The settings that govern authentication, the EHLO requirement, the advertised URL and outbound routing take effect the moment the configuration is reloaded, which the old server does without dropping connections. The settings that enable PROXY protocol on the listeners are different: they only take effect when the server process is restarted, because they change how each listening socket interprets the bytes that arrive on it.

For this reason nothing is reloaded or restarted in this step. Applying the changes is deferred to the cutover, where the old server is restarted once. Restarting it is what produces the short interruption noted in the overview, and combining it with the start of the proxy keeps that interruption to a single window. Writing the settings now, without applying them, has no effect on the running server and no effect on clients.

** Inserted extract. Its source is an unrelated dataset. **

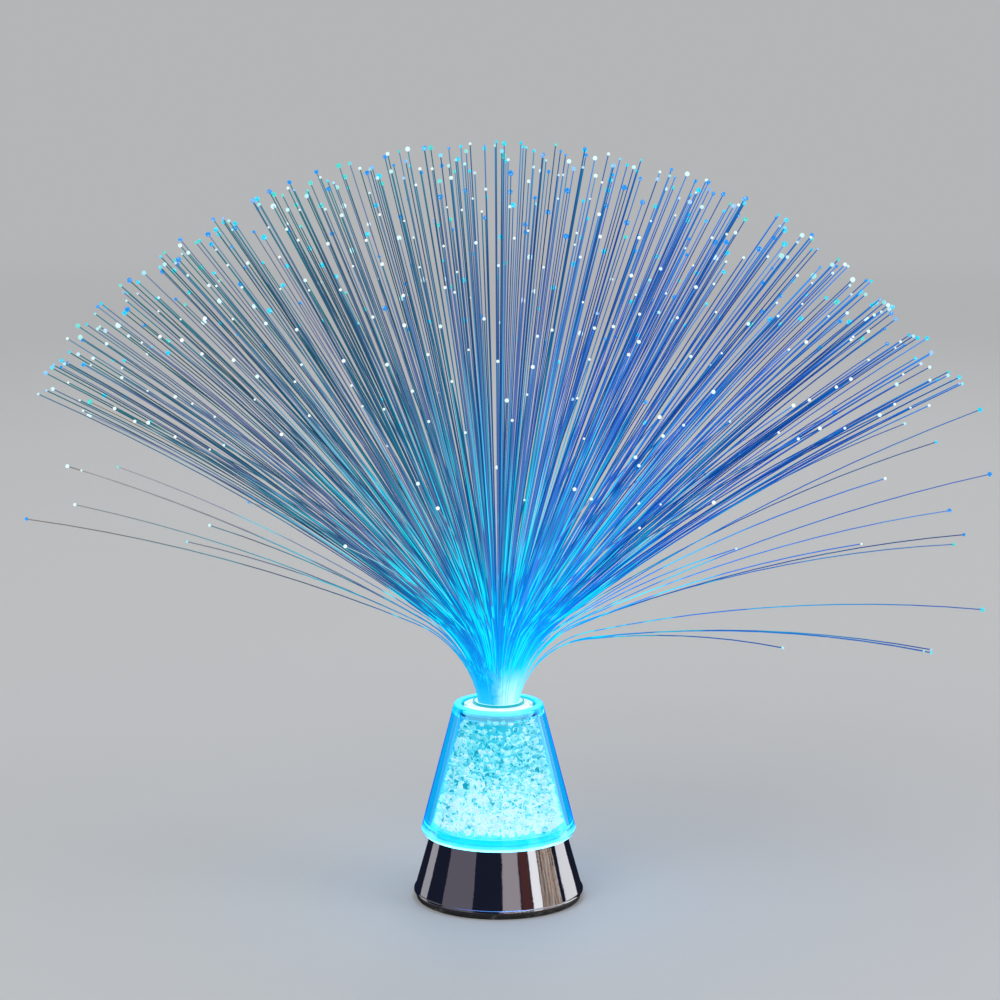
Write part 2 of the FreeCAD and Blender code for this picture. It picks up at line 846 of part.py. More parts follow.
def make_neck_plug():
    plug = turned([
        (plug_bore, plug_bottom), (plug_skirt_radius, plug_bottom), (plug_skirt_radius, plug_seat),
        (plug_radius, plug_seat), (plug_radius, plug_top), (plug_bore, plug_top),
    ])
    plug = rounded(plug, plug_edge_round, [(plug_radius, plug_top)])
    slot_outer = plug_radius - plug_slot_margin
    slot_inner = slot_outer - plug_slot_width
    slot_low = plug_top - plug_slot_depth
    centre = Vector(0, 0, slot_low)
    wedge = Part.makeCylinder(slot_outer, plug_slot_depth, centre, Vector(0, 0, 1), plug_slot_angle)
    wedge = wedge.cut(disc(slot_inner, slot_low, plug_top))
    for slot in around(wedge, (-plug_slot_angle / 2, 180 - plug_slot_angle / 2)):
        plug = plug.cut(slot)
    return plug


def make_neck_ring():
    return turned([
        (ring_bore, ring_top - ring_length), (ring_radius, ring_top - ring_length), (ring_radius, plug_top),
        (ring_flange_radius, plug_top), (ring_flange_radius, ring_top), (ring_bore, ring_top),
    ])


def make_ferrule():
    bottom = mouth_top - ferrule_length
    return turned([
        (ferrule_bore, bottom), (ferrule_outer, bottom), (ferrule_outer, ring_top),
        (ferrule_outer + ferrule_head_width, ring_top), (ferrule_outer + ferrule_head_width, mouth_top),
        (ferrule_bore + ferrule_flare_width, mouth_top), (ferrule_bore, mouth_top - ferrule_flare),
    ])


def make_bundle_core():
    """The fibres' lower ends, bound and polished as one rod."""
    return disc(core_radius, mouth_top - ferrule_length, fibre_foot)


# Fibres: each rises from the core, bends outwards and droops a little towards its tip

def make_fibre(foot_radius_at, foot_angle, azimuth, tilt, length):
    bends = [
        (first_bend_length, first_bend_share),
        (second_bend_length, second_bend_share),
        (length - first_bend_length - second_bend_length, 1 - first_bend_share - second_bend_share),
    ]
    if tilt < straight_below:
        fibre = disc(fibre_radius, 0, length)
    else:
        edges = []
        here = Vector(0, 0, 0)
        lean = 0.0
        for bend_length, share in bends:
            turn = math.radians(tilt) * share
            radius = bend_length / turn
            centre = here + Vector(math.cos(lean), 0, -math.sin(lean)) * radius
            stops = []
            for angle in (lean + turn / 2, lean + turn):
                stops.append(centre + Vector(-math.cos(angle), 0, math.sin(angle)) * radius)
            edges.append(Part.Arc(here, stops[0], stops[1]).toShape())
            here = stops[1]
            lean += turn
        fibre = path_tube(edges, fibre_radius, Vector(0, 0, 0), Vector(0, 0, 1))
    fibre.rotate(Vector(0, 0, 0), Vector(0, 0, 1), azimuth)
    angle = math.radians(foot_angle)
    fibre.translate(Vector(foot_radius_at * math.cos(angle), foot_radius_at * math.sin(angle), fibre_foot))
    return fibre


def ring_tilt(ring):
    """Leans that spread the tips evenly over the dome."""
    reach = math.sin(math.radians(tilt_outer) / 2) * ring / fibre_rings
    return math.degrees(2 * math.asin(reach))


def edge_shift(ring, angle):
    """An uneven lower edge: it matters most in the outermost rings."""
    waves = [math.sin(math.radians(count * angle + start)) for count, start in edge_waves]
    return edge_sway * sum(waves) / len(waves) * (ring / fibre_rings) ** 4


def far_from(point, others, least):
    return all(math.hypot(point[0] - x, point[1] - y) > least for x, y in others)


def clump_centres(draw):
    """Places on the dome where neighbouring fibres lean together."""
    centres = []
    for attempt in range(clump_count * 6):
        tilt = ring_tilt(fibre_rings * math.sqrt(draw.random()))
        angle = draw.uniform(0, 2 * math.pi)
        point = (tilt * math.cos(angle), tilt * math.sin(angle))
        if len(centres) < clump_count and far_from(point, centres, 2 * clump_reach):
            centres.append(point)
    return centres


def pulled(x, y, centres):
    """Draw a direction towards the clump that it lies in."""
    for centre_x, centre_y in centres:
        away = math.hypot(x - centre_x, y - centre_y) / clump_reach
        if away < 1:
            keep = 1 - clump_pull * (1 - away * away)
            return centre_x + (x - centre_x) * keep, centre_y + (y - centre_y) * keep
    return x, y


def make_fibre_rings():
    draw = random.Random(fibre_seed)
    centres = clump_centres(draw)
    rings = []
    for ring in range(fibre_rings + 1):
        fibres = []
        step = ring_tilt(min(ring + 1, fibre_rings)) - ring_tilt(min(ring, fibre_rings - 1))
        for angle in even_angles(max(1, 6 * ring), ring * ring_turn):
            tilt = ring_tilt(ring) + edge_shift(ring, angle)
            shift = step * tilt_jitter * math.sqrt(draw.random())
            shift_angle = draw.uniform(0, 2 * math.pi)
            x = tilt * math.cos(math.radians(angle)) + shift * math.cos(shift_angle)
            y = tilt * math.sin(math.radians(angle)) + shift * math.sin(shift_angle)
            x, y = pulled(x, y, centres)
            length = fibre_length - fibre_length_spread * draw.random() ** 2
            if draw.random() < short_fibre_share:
                length *= draw.uniform(short_fibre_least, 1)
            azimuth = math.degrees(math.atan2(y, x))
            fibres.append(make_fibre(ring * fibre_spacing, angle, azimuth, math.hypot(x, y), length))
        rings.append(fibres)
    return rings


def make_stray_fibres():
    foot = (fibre_rings + 1) * fibre_spacing
    return [make_fibre(foot, azimuth, azimuth, tilt, length) for azimuth, tilt, length in stray_fibres]


# Crystal chips fill the cone in layers, each chip in a room of its own

def hull_of(points):
    """The solid whose corners are the outermost of the points."""
    faces = []
    for a, b, c in itertools.combinations(points, 3):
        normal = (b - a).cross(c - a)
        sides = [normal.dot(point - a) for point in points if point not in (a, b, c)]
        if max(sides) < 0 or min(sides) > 0:
            faces.append(Part.Face(Part.makePolygon([a, b, c, a])))
    solid = Part.Solid(Part.Shell(faces))
    return solid if solid.Volume > 0 else solid.reversed()


def make_chip(draw, low_radius, high_radius, middle_angle, half_angle, low, high):
    """A sharp-edged chip: its first six corners each reach one wall of its room."""
    points = []
    for corner in range(chip_points):
        place = [draw.uniform(-1, 1) for axis in range(3)]
        if corner < 6:
            place[corner % 3] = 1 if corner < 3 else -1
        reach = draw.uniform(chip_least, 1) / max(abs(value) for value in place)
        out, turn, up = [value * reach for value in place]
        radius = (low_radius + high_radius) / 2 + out * (high_radius - low_radius) / 2
        angle = middle_angle + turn * half_angle
        height = (low + high) / 2 + up * (high - low) / 2
        points.append(Vector(radius * math.cos(angle), radius * math.sin(angle), height))
    return hull_of(points)


def make_crystal_layers():
    draw = random.Random(chip_seed)
    bottom, top = floor_top, plug_bottom - crystal_head_room
    layer_count = max(1, int((top - bottom) / chip_pitch))
    layer_height = (top - bottom) / layer_count
    layers = []
    for layer in range(layer_count):
        low = bottom + layer * layer_height
        high = low + layer_height
        inner = tube_radius
        outer = cone_inside(high)
        ring_count = max(1, round((outer - inner) / chip_pitch))
        ring_width = (outer - inner) / ring_count
        chips = []
        for ring in range(ring_count):
            ring_inner = inner + ring * ring_width
            count = int(2 * math.pi * (ring_inner + ring_width / 2) / chip_pitch)
            half_room = math.pi / count
            near = (ring_inner + chip_gap / 2) / math.cos(half_room)
            far = ring_inner + ring_width - chip_gap / 2
            half_angle = half_room - chip_gap / 2 / near
            for step in range(count):
                angle = (2 * step + layer) * half_room
                chips.append(make_chip(
                    draw, near, far, angle, half_angle, low + chip_gap / 2, high - chip_gap / 2))
        layers.append(chips)
    return layers


def make_nodes():
    nodes = {
        "foot_ring": make_foot_ring(),
        "bottom_plate": make_bottom_plate(),
        "base_screws": make_base_screws(),
        "battery_door": make_battery_door(),
        "contact_plates": make_contact_plates(),
        "switch_body": make_switch_body(),
        "switch_slider": make_switch_slider(),
        "switch_terminals": make_switch_terminals(),
        "base_shell": make_base_shell(),
        "light_board": make_light_board(),
        "board_screws": make_board_screws(),
        "centre_led": make_centre_led(),
        "side_leds": make_side_leds(),
        "resistors": make_resistors(),
        "control_chip": make_control_chip(),
        "lead_connector": make_lead_connector(),
        "lead_positive": make_lead_positive(),
        "lead_negative": make_lead_negative(),
        "lead_switched": make_lead_switched(),
        "cone_shell": make_cone_shell(),
        "cone_floor": make_cone_floor(),
        "cone_screws": make_cone_screws(),
        "light_tube": make_light_tube(),
        "neck_plug": make_neck_plug(),
        "neck_ring": make_neck_ring(),
        "ferrule": make_ferrule(),
        "bundle_core": make_bundle_core(),
    }
    for step in range(cell_count):
        nodes[f"battery_cell_{step + 1}"] = make_cell(step)
        nodes[f"battery_spring_{step + 1}"] = make_spring(step)
    for layer, chips in enumerate(make_crystal_layers()):
        nodes[f"crystal_layer_{layer + 1}"] = chips
    rings = make_fibre_rings()
    nodes["fibre_centre"] = rings[0] + rings[1] + rings[2]
    for ring in range(3, len(rings)):
        nodes[f"fibre_ring_{ring:02d}"] = rings[ring]
    nodes["fibre_strays"] = make_stray_fibres()
    return nodes


os.makedirs("parts", exist_ok=True)
for name, shape in make_nodes().items():
    if isinstance(shape, list):
        shape = Part.makeCompound(shape)
    shape.exportStep(f"parts/{name}.step")
    print(name, len(shape.Solids), round(shape.Volume, 1))
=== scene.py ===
import json
import math
import random

import bmesh
import bpy
import numpy as np
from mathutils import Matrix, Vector

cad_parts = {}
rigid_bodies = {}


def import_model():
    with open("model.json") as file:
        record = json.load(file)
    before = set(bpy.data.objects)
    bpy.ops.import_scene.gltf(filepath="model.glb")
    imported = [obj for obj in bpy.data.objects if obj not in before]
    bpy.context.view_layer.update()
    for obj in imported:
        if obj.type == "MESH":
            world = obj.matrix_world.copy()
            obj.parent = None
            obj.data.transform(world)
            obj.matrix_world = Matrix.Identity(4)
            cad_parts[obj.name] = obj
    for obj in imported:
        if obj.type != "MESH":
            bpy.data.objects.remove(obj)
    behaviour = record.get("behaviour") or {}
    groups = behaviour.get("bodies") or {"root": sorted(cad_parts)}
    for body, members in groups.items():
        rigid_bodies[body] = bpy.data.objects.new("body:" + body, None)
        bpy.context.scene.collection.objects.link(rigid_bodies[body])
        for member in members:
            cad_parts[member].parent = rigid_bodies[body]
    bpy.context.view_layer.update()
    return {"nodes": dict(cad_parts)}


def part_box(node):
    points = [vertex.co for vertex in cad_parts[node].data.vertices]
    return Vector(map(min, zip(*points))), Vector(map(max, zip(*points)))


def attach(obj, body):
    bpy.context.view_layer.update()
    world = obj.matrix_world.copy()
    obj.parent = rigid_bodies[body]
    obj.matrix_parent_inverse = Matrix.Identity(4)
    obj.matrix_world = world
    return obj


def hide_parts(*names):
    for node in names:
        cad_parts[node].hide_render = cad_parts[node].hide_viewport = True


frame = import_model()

cadNodes = frame["nodes"]
scene = bpy.context.scene
for leftover in [thing for thing in scene.objects if thing.name in ("Cube", "Light", "Camera")]:
    bpy.data.objects.remove(leftover)
print("frame loaded with", len(cadNodes), "nodes")

# Heights of the lamp's main seats, read from the pieces themselves
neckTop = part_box("ferrule")[1].z
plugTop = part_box("neck_plug")[1].z
coneLow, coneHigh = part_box("cone_shell")
floorLow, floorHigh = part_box("cone_floor")

# How strongly clear plastic bends light
plasticIndex = 1.49


# Small helpers for building node trees

def setInput(tree, node, name, value):
    if isinstance(value, bpy.types.NodeSocket):
        tree.links.new(value, node.inputs[name])
    else:
        node.inputs[name].default_value = value


def addNode(tree, kind, inputs=None, **settings):
    node = tree.nodes.new(kind)
    for name, value in settings.items():
        setattr(node, name, value)
    for name, value in (inputs or {}).items():
        setInput(tree, node, name, value)
    return node


def opaque(colour):
    return (*colour, 1.0)


def scaled(colour, share):
    return tuple(value * share for value in colour)


def mathNode(tree, operation, first, second=0.0, clamp=False):
    return addNode(
        tree, "ShaderNodeMath", {0: first, 1: second}, operation=operation, use_clamp=clamp,
    ).outputs[0]


def product(tree, first, *others):
    for other in others:
        first = mathNode(tree, "MULTIPLY", first, other)
    return first


def vectorNode(tree, operation, inputs, output="Vector"):
    node = addNode(tree, "ShaderNodeVectorMath", inputs, operation=operation)
    return node.outputs[output]


def axisOf(tree, vector, axis):
    return addNode(tree, "ShaderNodeSeparateXYZ", {"Vector": vector}).outputs[axis]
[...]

Because nothing has been applied, abandoning the migration at this point requires no action beyond not restarting the old server; the staged settings sit inert in its configuration. If the settings are ever to be removed entirely, each key is cleared and the server reloaded. Should the changes already have been applied at the cutover and then need to be undone, the same clearing of these keys followed by a restart returns the old server to standalone operation, at which point it again accepts direct connections from clients without the proxy. This is the basis of the rollback described in the next step.